Budgeting Beyond Stock: The Full Cost Chain
Stock purchase is only one line item. A serious footage planning process should account for:
- Raw film stock cost per foot
- Processing/developing rates
- Scan resolution and deliverable format costs
- Shipping, insurance, and handling
- Camera prep and loading labor
- Test rolls for LUT/lighting validation
When you use a calculator during pre-production, you can test multiple scenario models: conservative, expected, and ambitious. This allows producers to decide if a higher shooting ratio is artistically justified, or if coverage strategy should be optimized for stock efficiency.
Stock Efficiency Strategy by Format
Different perf configurations can materially shift budgets. For many productions, 35mm 3-perf or 2-perf can reduce stock burn versus 4-perf while retaining a 35mm texture pipeline. Similarly, a 16mm strategy may offer strong creative results with lower footage demand than 35mm. A footage calculator film tool makes these trade-offs measurable and easier to communicate in budget meetings.
Shooting Ratio: The Most Important Multiplier
Shooting ratio is often where film projects are won or lost financially. A ratio of 4:1 versus 10:1 can produce dramatically different stock and lab costs. Ratios vary by project type:
- Tightly planned commercial: 3:1 to 6:1
- Scripted short film: 6:1 to 12:1
- Documentary with observational footage: 10:1 to 30:1 or higher
- Music video with performance repeats: highly variable, often 6:1 to 15:1
A ratio is not simply “extra takes.” It includes setup changes, pick-ups, coverage choices, inserts, and performance discovery. Accurate ratio assumptions make your footage calculator output genuinely actionable.
How Frame Rate Changes Film Consumption
Higher fps consumes more stock per second. If you move from 24 fps to 48 fps for slow-motion acquisition, your stock consumption doubles. For short high-speed inserts this may be manageable. For extended sequences, it can significantly increase both film and processing costs.
This is why advanced planning should model speed ramps and special camera rates scene-by-scene. A production can reserve high-speed stock only where the aesthetic payoff is strongest, preserving budget for core narrative coverage.
Workflow Tip: Convert Feet to Meters for International Vendors
Many regions quote stock, lab, or logistics in metric units.

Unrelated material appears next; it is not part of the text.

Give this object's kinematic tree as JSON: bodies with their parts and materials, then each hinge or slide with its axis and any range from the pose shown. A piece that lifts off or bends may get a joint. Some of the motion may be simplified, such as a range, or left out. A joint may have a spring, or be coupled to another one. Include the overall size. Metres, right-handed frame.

The calculator automatically converts feet to meters so you can coordinate with vendors globally. The standard conversion is:
Meters = Feet × 0.3048
Using both units in paperwork helps avoid mistakes when negotiating or reconciling invoices between countries.
Pre-Production Checklist for Film Footage Planning
- Lock principal frame rates (base and specialty)
- Confirm capture format and perf configuration
- Estimate editorial target runtime
- Set realistic shooting ratio per sequence type
- Apply waste/safety percentage
- Choose roll sizes and loading strategy
- Validate per-foot costs from current vendors
- Run best-case and worst-case scenarios
When this checklist is complete, your film footage plan transitions from rough guesswork to a reliable production control system.
Footage Calculator Film FAQs
How accurate is a film footage calculator?
It is highly accurate for planning when format constants and fps are correct. Real-world variance comes from practical handling factors such as leader/trailer lengths, partial roll leftovers, test shots, and operational safety takes.
What is the fastest way to estimate 16mm usage at 24 fps?
Use 36 feet per minute as a quick rule of thumb. Multiply minutes by 36, then apply shooting ratio and waste percentage.
Why does 35mm 3-perf use less stock than 4-perf?
Each frame uses fewer perforations vertically, so more frames are captured per foot of film. That reduces feet consumed for equivalent runtime and fps.
Should I include stock for camera tests?
Yes. Tests are critical for exposure, filtration, processing consistency, and scan decisions. Add dedicated test stock rather than hiding it in principal ratio assumptions.
Can this calculator be used for student films?
Absolutely. It is ideal for film school projects because it teaches the relationship between coverage strategy and physical media costs.
Final Thoughts
A professional footage calculator film workflow protects both creativity and logistics. It empowers directors to chase performance without losing control of stock, and it helps producers protect schedule and budget with clear numerical planning. Whether you are shooting Super 8 for texture, 16mm for character, or 35/65mm for scale, accurate footage conversion remains one of the most practical skills in analog cinematography.
Use the calculator above early in pre-production, revisit it after the shot list is locked, and run updates when frame rates or format decisions shift. Film rewards preparation, and footage planning is where that preparation starts.